Bien que je baigne dans le monde des lettres depuis un bon moment, sauf dans mon adolescence fleur bleue, je n’ai jamais écrit un vers. Et, je m’en confesse, j’ai moi-même longtemps pensé que la poésie était réservée aux initiés, qu’il s’agissait d’une belle affaire abstraite. Et j’avais absolument tout faux. Il a fallu les mots d’auteurs de romans et de nouvelles qui donnent aussi dans la poésie pour me convaincre du contraire. Alors, les recueils se sont amassés sur ma table de chevet. J’ose même parfois parler de certains d’entre eux le soir, en direct sur ICI Radio-Canada télé, dans ma chronique du vendredi au TJ avec Patrice Roy. J’y ai déjà lu quelques vers de la jeune Chloé Savoie-Bernard pour son splendide recueil Royaume scotch tape, publié il y a quelques mois. Je ne crois d’ailleurs pas que ça se soit fait très souvent avant… Je ne crois même pas avoir dérangé qui que ce soit en le faisant. Comme quoi oser la poésie est accessible à tous, autant que l’humour, suffit parfois juste de changer ses lunettes pour mieux l’apprécier. Ça vaut aussi pour les enfants qui comprennent généralement mieux le sens d’un vers que celui d’une joke. Essayez pour voir.
JE CRAQUE POUR …
L'album The Hope Six Demolition Project de la rockeuse britannique PJ Harvey. C’est tout un projet auquel elle a pris part en visitant des pays en guerre et des quartiers défavorisés pour créer à partir de ses observations ce nouvel album «rentre-dedans», qui donne des frissons dans le dos.
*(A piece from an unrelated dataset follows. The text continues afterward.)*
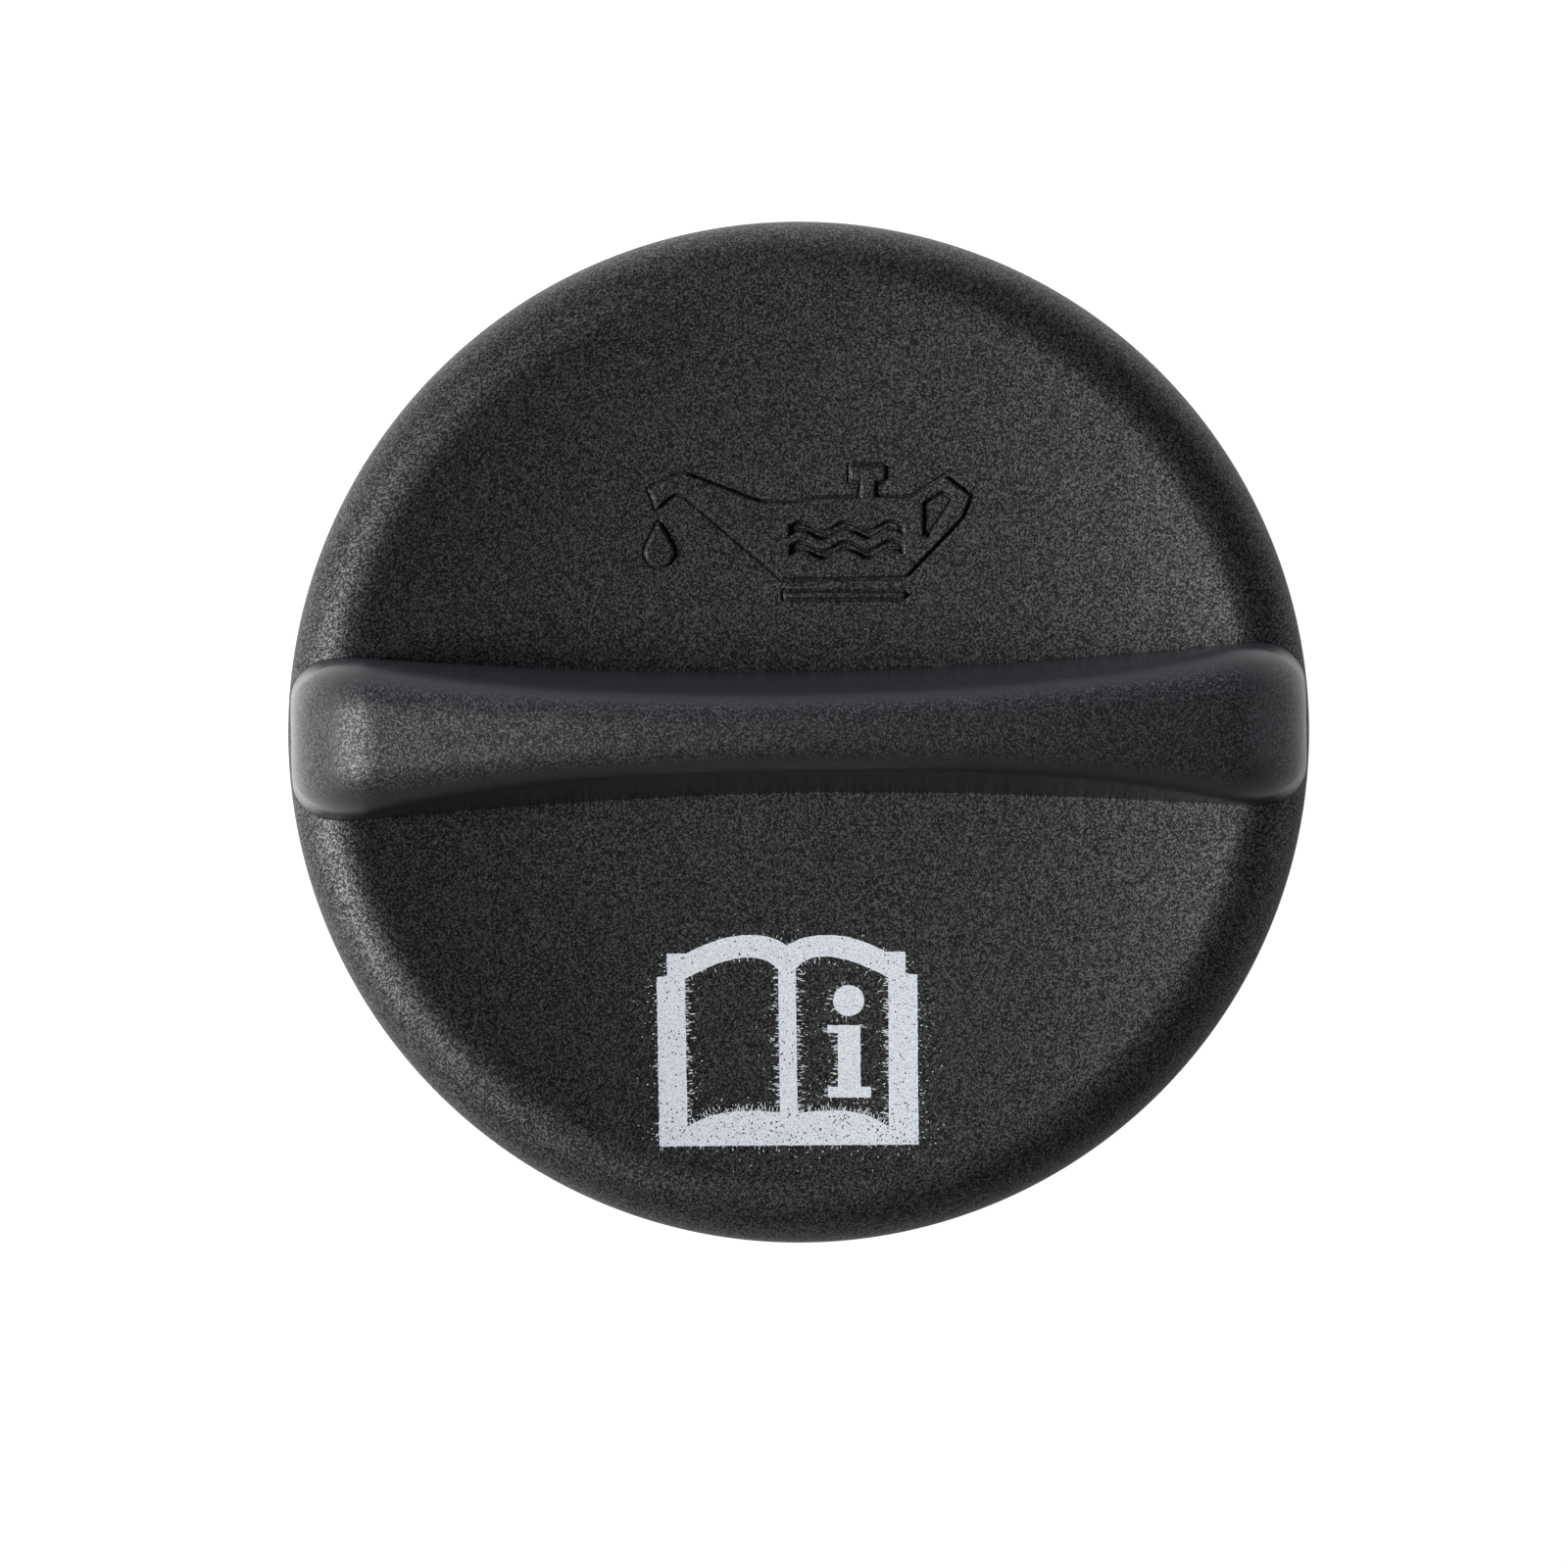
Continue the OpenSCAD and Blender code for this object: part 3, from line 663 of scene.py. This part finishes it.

Celle qui est aussi poète (tiens, tiens…) séduit par sa lucidité et l’aspect journalistico-musical de sa démarche, qui n’a toutefois pas fait l’unanimité auprès de certains citoyens du quartier de la Community of Hope à Washington, qui clament que l’artiste aurait porté atteinte à leur intégrité en dépeignant leur univers d’une manière rude.